I ran a blind test with our operations team: same burger (fresh off the flat-top), same wrap time, same brand of paper. We tested 6 samples from different suppliers. The result: 4 out of 6 showed visible oil breakthrough within 60 seconds. Two of those were marketed as 'heavy duty greaseproof.'
My quick field test: Take a sample of the paper, place a teaspoon of cooking oil (room temp) in the center, and wait 5 minutes. If any oil seeps through to the other side, it's not greaseproof enough for hot burgers. Period.
I wish I had tracked the cost of cleanup and customer complaints from the days we used subpar paper. What I can say anecdotally is that upgrading to proper greaseproof paper increased our customer satisfaction scores by measurable margins — and eliminated about 90% of our grease-related returns.
Step 3: Check Biodegradability Claims Against FTC Guidelines
This is where things get tricky. The word 'biodegradable' gets thrown around loosely. Per the FTC Green Guides (ftc.gov/green-guides), a product claimed as 'biodegradable' must be substantiated — meaning it should completely decompose within a reasonably short time after disposal. But many paper products labeled 'biodegradable' only break down in industrial composting facilities, not in backyard piles, let alone landfills.
What I check:
- Does the product carry a recognized certification (e.g., BPI Compostable, TÜV OK Compost)?
- If they claim 'home compostable,' is there a test report backing it up?
- Does the claim specify the environment (e.g., 'industrial compostable in facilities that accept food packaging')?

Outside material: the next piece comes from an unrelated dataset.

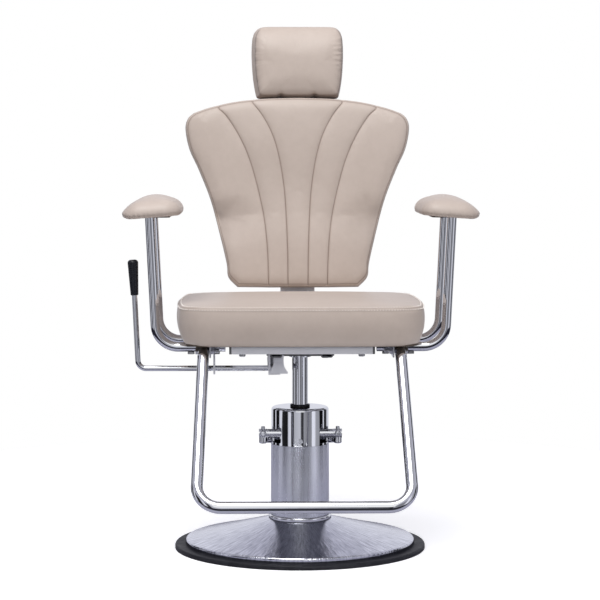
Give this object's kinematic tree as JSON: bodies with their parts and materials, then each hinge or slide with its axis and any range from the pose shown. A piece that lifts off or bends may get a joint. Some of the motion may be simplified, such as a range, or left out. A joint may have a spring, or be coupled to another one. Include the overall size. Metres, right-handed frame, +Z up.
{
  "type": "hydraulic barber chair",
  "caption": "Padded chair on a hydraulic column with a round base, swivel seat, reclining back, sliding headrest, footrest bar and foot pump",
  "frame": {"origin": "on the floor, on the axis of the lifting column, in the plane of the base ring's underside", "axes": "+Z up the column, -Y the way the sitter faces, +X the sitter's left"},
  "size_m": [0.783, 0.8173, 1.1805],
  "materials": {
    "black_rubber": "moulded, matt",
    "bright_chrome": "bright chrome plate",
    "satin_steel": "satin plated",
    "plain_steel": "machined",
    "zinc_fasteners": "zinc plate",
    "cast_ballast": "cast, oiled",
    "gland_bronze": "turned",
    "dark_frame_paint": "black paint",
    "grey_leather": "soft grain upholstery leather",
    "plywood": "plain",
    "black_grip": "moulded, low sheen"
  },
  "bodies": {
    "base": {"base_rubber_ring": "black_rubber", "base_cover": "bright_chrome", "ballast_plate": "cast_ballast", "pump_cylinder": "plain_steel", "foot_bolts": "zinc_fasteners", "column_collar": "bright_chrome", "pump_sleeve": "satin_steel", "ram_gland": "gland_bronze", "wiper_seal": "black_rubber", "pump_cap": "bright_chrome", "cap_screw": "bright_chrome", "plunger_barrel": "plain_steel"},
    "pedal": {"cross_shaft": "bright_chrome", "pump_rocker": "plain_steel", "pedal_yoke": "bright_chrome", "yoke_set_screws": "bright_chrome", "yoke_dome_screws": "bright_chrome", "pedal_plate": "bright_chrome", "pedal_pad": "black_rubber"},
    "plunger": {"pump_plunger": "plain_steel"},
    "piston": {"piston_head": "plain_steel", "piston_seal": "black_rubber", "thrust_washer": "gland_bronze"},
    "seat": {"ram": "bright_chrome", "swivel_plate": "dark_frame_paint", "swivel_bolts": "zinc_fasteners", "frame_bearers": "dark_frame_paint", "seat_frame": "satin_steel", "frame_side_bars": "dark_frame_paint", "frame_bolts": "zinc_fasteners", "seat_board": "plywood", "seat_cushion": "grey_leather", "arm_tube_left_front": "bright_chrome", "arm_tube_left_rear": "bright_chrome", "arm_tube_right_front": "bright_chrome", "arm_tube_right_rear": "bright_chrome", "arm_bolts": "zinc_fasteners", "arm_plates": "plywood", "arm_pad_left": "grey_leather", "arm_pad_right": "grey_leather", "footrest_bar": "bright_chrome", "footrest_bolts": "zinc_fasteners", "footrest_lugs": "satin_steel", "hinge_pin": "satin_steel", "release_bracket": "dark_frame_paint", "gas_rod": "satin_steel", "lever_hanger": "dark_frame_paint"},
    "backrest": {"back_bracket": "satin_steel", "crank_pin": "satin_steel", "back_board": "plywood", "back_cushion": "grey_leather", "bracket_screws": "zinc_fasteners", "headrest_guides": "plain_steel"},
    "lock": {"gas_cylinder": "dark_frame_paint"},
    "headrest": {"headrest_frame": "satin_steel", "headrest_board": "plywood", "headrest_cushion": "grey_leather"},
    "lever": {"lever_rod": "bright_chrome", "lever_grip": "black_grip", "lever_cam": "plain_steel"}
  },
  "joints": [
    {"name": "lift", "type": "slide", "parent": "base", "child": "piston", "axis": [0, 0, 1], "range_m": [-0.06, 0.09]},
    {"name": "swivel", "type": "hinge", "parent": "piston", "child": "seat", "pos_m": [0, 0, 0.127], "axis": [0, 0, 1], "continuous": true},
    {"name": "pedal_rock", "type": "hinge", "parent": "base", "child": "pedal", "pos_m": [0, -0.038, 0.26], "axis": [-1, 0, 0], "range_deg": [0, 15], "stiffness_Nm_per_rad": 30, "springref_deg": -8.59},
    {"name": "plunger_stroke", "type": "slide", "parent": "base", "child": "plunger", "axis": [0, 0, 1], "range_m": [0, 0.0042]},
    {"name": "recline", "type": "hinge", "parent": "seat", "child": "backrest", "pos_m": [0, 0.205, 0.453], "axis": [-1, 0, 0], "range_deg": [0, 50]},
    {"name": "lock_slide", "type": "slide", "parent": "seat", "child": "lock", "axis": [0, -1, 0], "range_m": [0, 0.0445]},
    {"name": "headrest_slide", "type": "slide", "parent": "backrest", "child": "headrest", "axis": [0, 0.1564, 0.9877], "range_m": [0, 0.09]},
    {"name": "lever_pull", "type": "hinge", "parent": "seat", "child": "lever", "pos_m": [0, -0.078, 0.41], "axis": [-1, 0, 0], "range_deg": [0, 20], "stiffness_Nm_per_rad": 4, "springref_deg": -8.59}
  ],
  "couplings": [
    {"joint": "plunger_stroke", "follows": "pedal_rock", "m_per_rad": 0.0155},
    {"joint": "lock_slide", "follows": "recline", "m_per_rad": 0.0504}
  ]
}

I've caught suppliers using generic 'earth-friendly' labels without any third-party test. That's a red flag. Per FTC guidance, vague environmental claims can land you in hot water even if you're the buyer — because you're putting those claims on your menu or takeout packaging. So verify, or you might end up with a $5,000 fine per misrepresentation.

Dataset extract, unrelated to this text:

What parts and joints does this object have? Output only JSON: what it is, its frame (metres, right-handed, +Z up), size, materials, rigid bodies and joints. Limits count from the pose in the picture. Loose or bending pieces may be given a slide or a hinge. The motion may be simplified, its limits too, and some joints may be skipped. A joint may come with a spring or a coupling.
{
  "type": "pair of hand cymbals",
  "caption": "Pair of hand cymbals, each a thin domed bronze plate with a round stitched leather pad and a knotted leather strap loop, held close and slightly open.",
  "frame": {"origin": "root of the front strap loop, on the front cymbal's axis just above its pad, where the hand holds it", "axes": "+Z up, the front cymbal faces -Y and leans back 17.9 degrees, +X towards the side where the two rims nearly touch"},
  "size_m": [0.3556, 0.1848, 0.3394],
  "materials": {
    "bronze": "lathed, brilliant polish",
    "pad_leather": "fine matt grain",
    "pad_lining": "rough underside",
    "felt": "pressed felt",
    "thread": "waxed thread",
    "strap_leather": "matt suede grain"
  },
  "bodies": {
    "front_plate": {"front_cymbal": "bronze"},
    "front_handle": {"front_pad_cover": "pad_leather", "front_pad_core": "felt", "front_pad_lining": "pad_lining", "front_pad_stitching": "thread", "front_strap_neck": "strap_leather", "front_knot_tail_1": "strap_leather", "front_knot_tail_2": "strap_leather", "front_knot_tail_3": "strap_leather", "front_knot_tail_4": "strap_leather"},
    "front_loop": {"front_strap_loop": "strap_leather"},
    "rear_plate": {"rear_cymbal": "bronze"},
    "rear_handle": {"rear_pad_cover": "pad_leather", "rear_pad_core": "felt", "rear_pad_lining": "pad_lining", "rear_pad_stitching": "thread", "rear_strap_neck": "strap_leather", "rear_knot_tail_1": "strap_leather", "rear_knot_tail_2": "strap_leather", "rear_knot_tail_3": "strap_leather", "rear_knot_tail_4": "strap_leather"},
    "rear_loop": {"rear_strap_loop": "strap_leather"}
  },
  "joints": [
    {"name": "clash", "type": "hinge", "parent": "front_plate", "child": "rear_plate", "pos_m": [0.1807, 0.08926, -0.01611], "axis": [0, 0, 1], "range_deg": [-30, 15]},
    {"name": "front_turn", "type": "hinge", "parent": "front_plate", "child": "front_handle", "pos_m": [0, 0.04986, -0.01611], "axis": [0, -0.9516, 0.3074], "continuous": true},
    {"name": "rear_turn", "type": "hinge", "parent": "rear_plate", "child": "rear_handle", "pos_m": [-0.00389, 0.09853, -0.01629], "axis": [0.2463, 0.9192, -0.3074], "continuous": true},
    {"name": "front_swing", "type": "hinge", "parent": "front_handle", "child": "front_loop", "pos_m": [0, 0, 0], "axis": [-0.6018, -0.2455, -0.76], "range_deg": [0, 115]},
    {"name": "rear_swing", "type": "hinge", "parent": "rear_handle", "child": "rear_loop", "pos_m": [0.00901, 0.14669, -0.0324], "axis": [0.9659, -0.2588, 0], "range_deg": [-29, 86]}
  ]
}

Honestly, I used to think 'biodegradable' meant 'recyclable.' It doesn't. Let me rephrase: biodegradable paper contaminated with grease often cannot be recycled. So if you're using paper liners, make sure your disposal instructions are clear — or you'll confuse your customers and create more landfill waste than you intended.
Step 4: Match Paper Thickness to Your Actual Use Case
Not all butcher paper is the same weight. Suppliers often push the cheapest option (around 25–30 lb basis weight) because it's easier to source. But that weight will tear when wrapping a double cheeseburger with bacon. I've seen it happen — the paper rips, the burger falls apart, and someone's lunch ends up on the floor.
My rule of thumb:
- Light duty (side wraps, pastries): 25–30 lb — maybe 30 lb is fine for cold sandwiches.

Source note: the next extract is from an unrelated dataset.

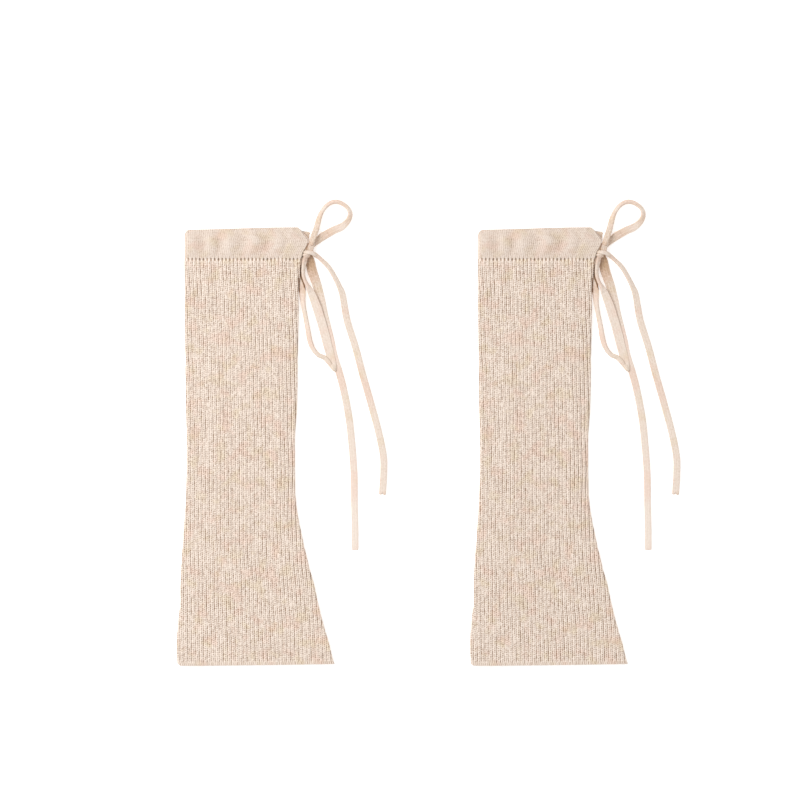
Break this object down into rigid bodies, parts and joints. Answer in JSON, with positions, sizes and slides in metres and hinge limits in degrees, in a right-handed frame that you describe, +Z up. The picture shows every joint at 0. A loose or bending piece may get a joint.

- Standard burger wrap: 35–40 lb — holds heat, resists tearing.
- Heavy duty (double bacon cheeseburgers, loaded fries): 45+ lb — you want the extra heft to prevent soak-through and tears.
In our Q1 2024 quality audit, we noticed a spike in 'package failure' complaints. Turns out the purchasing team had switched to a lighter paper to save $0.02 per sheet. That cost us a $22,000 redo after a batch of 8,000 sheets failed during actual service. The supplier claimed it was 'within industry standard' — but their standard didn't match our use case. Now our contracts include a minimum basis weight clause, and we do a pre-production sample test every quarter.
Don't assume the supplier's 'standard' is good enough for your kitchen.
Common Mistakes to Avoid
Mistake #1: Confusing 'compostable' with 'recyclable.' They're not the same. A compostable wrap may not break down in a recycling stream — and vice versa. Check with your local waste hauler.
Mistake #2: Relying on a supplier's word without documentation. A verbal 'yes, it's FSC certified' is worthless. Get the certificate number.
Mistake #3: Skipping the pre-order test. Even if you've used the same supplier for years, paper batches vary. Run the oil test and the tear test on a new roll before committing to a thousand-case order.
Mistake #4: Thinking 'sustainable' is a one-time checkbox. Certifications expire, processes change. I re-verify every 12 months — or whenever I sense something's off.
Five minutes of verification beats five days of correction. That's not a slogan; it's the math I've lived after multiple rework cycles. The 12-point checklist I created after my second major mistake has saved us an estimated $8,000 in potential rework annually. And honestly, it's the cheapest insurance policy you can buy for your packaging budget.